The rapper revealed his pain over the public and media’s role in perpetuating tensions, while he wanted to focus on making good music. “I’m bigger than that, I’m not even thinking about that,” he recalled. “I’m like, ‘Let’s continue what we’re doing as Black men.’ But then, the public started to give me ridicule. I guess they were feeling like, since you’re not saying anything, you’re scared.”
In fact, Ja explained that he could not respond to offensive lyrics because he had to restrain himself until the conclusion of a lawsuit against him that 50 Cent filed after a brawl at the Hit Factory left several people with stab wounds and needing stitches. This incident was sparked by a personal disagreement that happened long before the escalation of the current lyrical battle. Months after a failed meeting between the two parties, 50 Cent was shot nine times by an unknown assailant. He then went underground and returned to rise to the top of the hip hop scene.
However, what was personal became infused into their music, with the public clamoring for each of them to prove themselves as gangsters, and the media waiting for the dispute to climax with a killing, Ja Rule told the Minister.
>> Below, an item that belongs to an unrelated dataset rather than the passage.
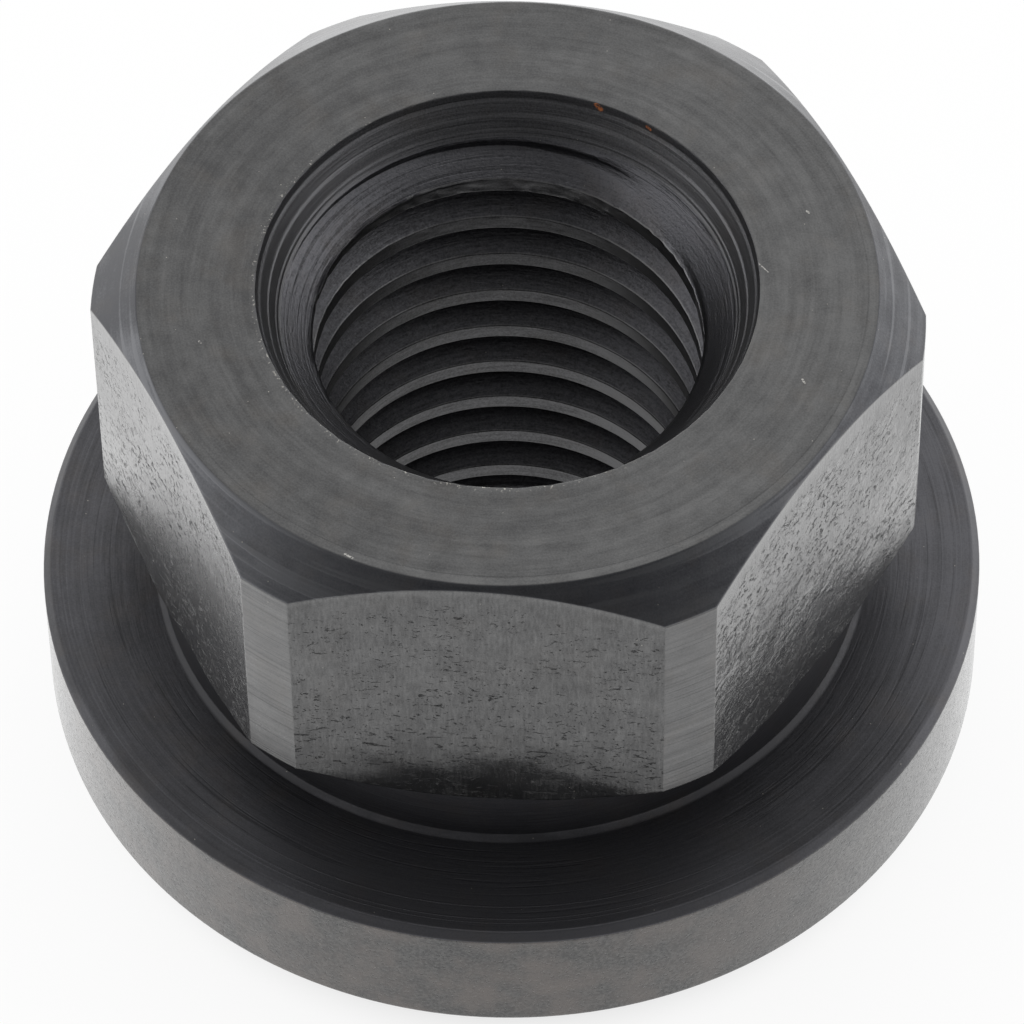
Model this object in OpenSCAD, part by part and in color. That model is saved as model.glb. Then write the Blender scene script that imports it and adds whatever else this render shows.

“The public makes it so that we have to keep assaulting each other,” Ja noted. “They’re not giving us room to say, ‘I’m not thinking about him.’ They’re not giving us that space.”
In spite of the public appetite to see the artists destroy one another, Min. Farrakhan called the dispute an opportunity to breed a new dynamic into the culture of hip hop by gently teaching fans that there is something better than holding onto a “beef” that can only produce bloodshed.
Min. Farrakhan also criticized the profiteering and control of the record companies regardless of what happens to the artists.
“We’re tired of allowing people to use our pain to get rich and then watch us die and then hold our masters and keep making money for themselves and their families at our expense,” he said.